Signed-off-by: Eric Blake <address@hidden>
   block/nbd-client.c | 4 ++--
   1 file changed, 2 insertions(+), 2 deletions(-)

diff --git a/block/nbd-client.c b/block/nbd-client.c
index b44d4d4a01..5f3375a970 100644
--- a/block/nbd-client.c
+++ b/block/nbd-client.c
@@ -78,7 +78,7 @@ static coroutine_fn void nbd_read_reply_entry(void
       while (!s->quit) {
           assert(s->reply.handle == 0);
           ret = nbd_receive_reply(s->ioc, &s->reply, &local_err);

/* nbd_receive_reply
  * Returns 1 on success
  *         0 on eof, when no data was read (errp is not set)
  *         negative errno on failure (errp is set)
int nbd_receive_reply(QIOChannel *ioc, NBDReply *reply, Error **errp)

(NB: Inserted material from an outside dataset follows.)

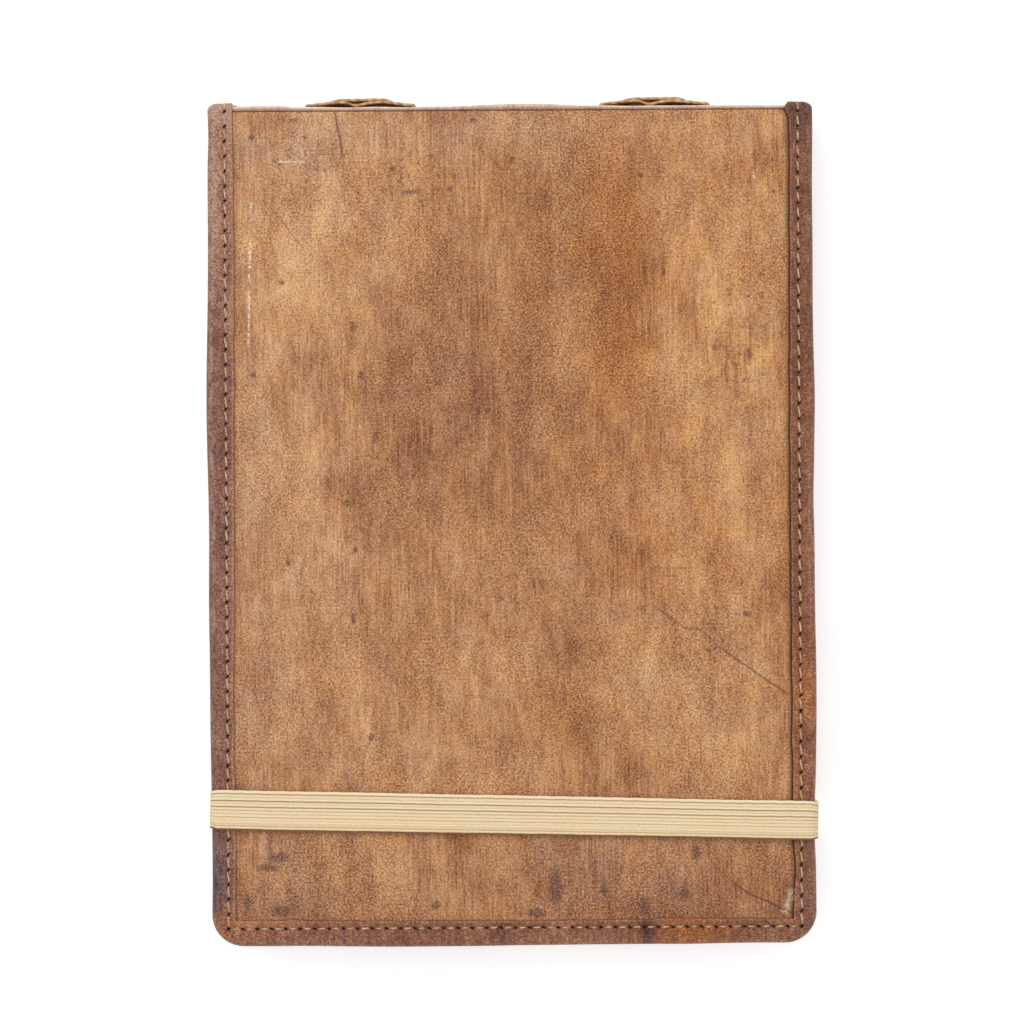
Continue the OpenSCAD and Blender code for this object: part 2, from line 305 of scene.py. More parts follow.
class Graph:
    """Writes the nodes of one tree."""

    def __init__(self, tree: Tree) -> None:
        """Starts writing into a tree."""
        self.tree = tree

    def feed(self, socket: Socket, value: Any) -> None:
        """Links a socket to an input, or sets the input to a value."""
        if isinstance(value, Socket):
            self.tree.links.new(value, socket)
        else:
            socket.default_value = value

    def add(
        self, kind: str, inputs: dict[str | int, Any] | None = None, **settings: Any
    ) -> bpy.types.Node:
        """Adds a node.

        Args:
            kind: Blender's name for the kind of node.
            inputs: Sockets or values for its inputs, by name or number.
            **settings: The node's own settings.

        Returns:
            The node.
        """
        node = self.tree.nodes.new(kind)
        for key, value in settings.items():
            setattr(node, key, value)
        for key, value in (inputs or {}).items():
            self.feed(node.inputs[key], value)
        return node

    def math(self, operation: str, a: Any, b: Any = 0.0, c: Any = 0.0) -> Socket:
        """Result of one sum on numbers."""
        return self.add("ShaderNodeMath", {0: a, 1: b, 2: c}, operation=operation).outputs[0]

    def plus(self, a: Any, b: Any) -> Socket:
        """The sum of two numbers."""
        return self.math("ADD", a, b)

    def minus(self, a: Any, b: Any) -> Socket:
        """A number less another."""
        return self.math("SUBTRACT", a, b)

    def times(self, a: Any, b: Any) -> Socket:
        """The product of two numbers."""
        return self.math("MULTIPLY", a, b)

    def times_plus(self, a: Any, b: Any, c: Any) -> Socket:
        """The product of two numbers, and a third added to it."""
        return self.math("MULTIPLY_ADD", a, b, c)

    def over(self, a: Any, b: Any) -> Socket:
        """A number divided by another."""
        return self.math("DIVIDE", a, b)

    def most(self, a: Any, b: Any) -> Socket:
        """The larger of two numbers."""
        return self.math("MAXIMUM", a, b)

    def least(self, a: Any, b: Any) -> Socket:
        """The smaller of two numbers."""
        return self.math("MINIMUM", a, b)

    def size(self, a: Any) -> Socket:
        """A number without its sign."""
        return self.math("ABSOLUTE", a)

    def distance(self, a: Any, b: Any) -> Socket:
        """Distance of a point from the origin of a plane."""
        return self.math("SQRT", self.plus(self.math("POWER", a, 2.0), self.math("POWER", b, 2.0)))

    def vector(self, operation: str, a: Any, b: Any = (0, 0, 0), c: Any = (0, 0, 0)) -> Socket:
        """Result of one sum on vectors."""
        node = self.add("ShaderNodeVectorMath", {0: a, 1: b}, operation=operation)
        if operation == "MULTIPLY_ADD":
            self.feed(node.inputs[2], c)
        return node.outputs["Value" if operation in ("LENGTH", "DOT_PRODUCT") else "Vector"]

    def parts(self, a: Any) -> Any:
        """X, Y and Z of a vector, by name."""
        return self.add("ShaderNodeSeparateXYZ", {0: a}).outputs

    def scaled(self, a: Any, factor: Any) -> Socket:
        """A vector times a number."""
        node = self.add("ShaderNodeVectorMath", {0: a, "Scale": factor}, operation="SCALE")
        return node.outputs["Vector"]

    def step(self, x: Any, low: Any, high: Any, start: Any = 0.0, end: Any = 1.0) -> Socket:
        """Smooth step from start where x is low to end where it is high."""
        inputs = {0: x, 1: low, 2: high, 3: start, 4: end}
        return self.add("ShaderNodeMapRange", inputs, interpolation_type="SMOOTHSTEP").outputs[0]

    def noise(
        self, position: Any, scale: Any, detail: Any = 2.0, rough: Any = 0.5, flat: bool = False
    ) -> Socket:
        """Noise from 0 to 1, with scale in crests to a unit, flat over X and Y or solid."""
        inputs = {"Vector": position, "Scale": scale, "Detail": detail, "Roughness": rough}
        kind = "2D" if flat else "3D"
        return self.add("ShaderNodeTexNoise", inputs, noise_dimensions=kind).outputs[0]

    def mix(self, share: Any, a: Any, b: Any) -> Socket:
        """Mix of two colours."""
        return self.add("ShaderNodeMix", {0: share, 6: a, 7: b}, data_type="RGBA").outputs[2]

    def ramp(self, x: Any, stops: tuple[tuple[float, Colour], ...]) -> Socket:
        """Colour from a ramp.

        Args:
            x: Place on the ramp, from 0 to 1.
            stops: Places and colours, in order.

        Returns:
            The colour.
        """
        node = self.add("ShaderNodeValToRGB", {0: x})
        elements = node.color_ramp.elements
        while len(elements) < len(stops):
            elements.new(1.0)
        for element, (place, colour) in zip(elements, stops):
            element.position = place
            element.color = colour
        return node.outputs[0]

    def attribute(self, name: str, output: str = "Fac") -> Socket:
        """Number or vector that a piece holds at its points."""
        return self.add("ShaderNodeAttribute", attribute_name=name).outputs[output]

    def held(self, name: str, kind: str = "FLOAT") -> Socket:
        """Number or vector that a mesh holds at its points, in a geometry tree."""
        kept = self.add("GeometryNodeInputNamedAttribute", {"Name": name}, data_type=kind)
        return kept.outputs[0]

    def use(self, group: Tree, inputs: dict[str, Any]) -> bpy.types.Node:
        """Places a node group in the tree."""
        return self.add("ShaderNodeGroup", inputs, node_tree=group)

    def sum_of(self, *terms: tuple[Socket, float]) -> Socket:
        """Sum of sockets, each less a half and times its weight, added to a half."""
        total: Any = 0.5
        for socket, weight in terms:
            total = self.times_plus(self.minus(socket, 0.5), weight, total)
        return total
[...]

- looks like errp should be set if ret < 0. may be the function should
be fixed?
- don't you think that this function returns transferred server error?
it doesn't.

-        if (ret < 0) {
+        if (local_err) {
In my testing, I did not trip on this error_report_err() crashing.
Which means I think we are already honoring our contract:
nbd_receive_reply() is setting local_err if it returns -1.  Thus, for
this call site, 'if (ret < 0)' is equivalent to 'if (local_err)'.  The
only reason to change it, then, is for consistency with the other 2
callers of error_report_err() in this file...

           if (ret <= 0) {
@@ -681,7 +681,7 @@ int nbd_client_co_preadv(BlockDriverState *bs,
uint64_t offset,

       ret = nbd_co_receive_cmdread_reply(client, request.handle,
offset, qiov,
-    if (ret < 0) {
+    if (local_err) {
       return ret;
but here, it looks like you are right. My first attempt was to store
server error to ret and
server error msg to errp (bad idea, as I can see now), but you proposed
to do not print every server error msg and
deleted this functionality. And now we have a set of functions which can
return ret < 0
and not set errp..
Indeed, this is the caller that MUST return a negative value to get the
caller to report a failed operation, but where the negative value does
NOT imply a dead connection unless local_err was also set, so here, we
must not print anything unless local_err was set.  I caught one of the
two spots like this while revising your patch prior to soft freeze, but
missed this one.

It looks very confusing, I think. Better solution is
to refactor this somehow,
may be not mixing server-error-reply with local normal errors..
A refactoring may be nice, but it would be 2.12 material; at this point,
I want to minimize what further changes go into 2.11.  That said,

For now, for second chunk:
I see no problem with both chunks going in.  The second is a bug fix,
but the first is for consistency, and I'd rather have all callers to
error_report_err() look consistent, rather than trying to remember that
'ret < 0' does not always imply errp is set.

ok, lets proceed with both chunks.

Reviewed-by: Vladimir Sementsov-Ogievskiy <address@hidden>

Best regards,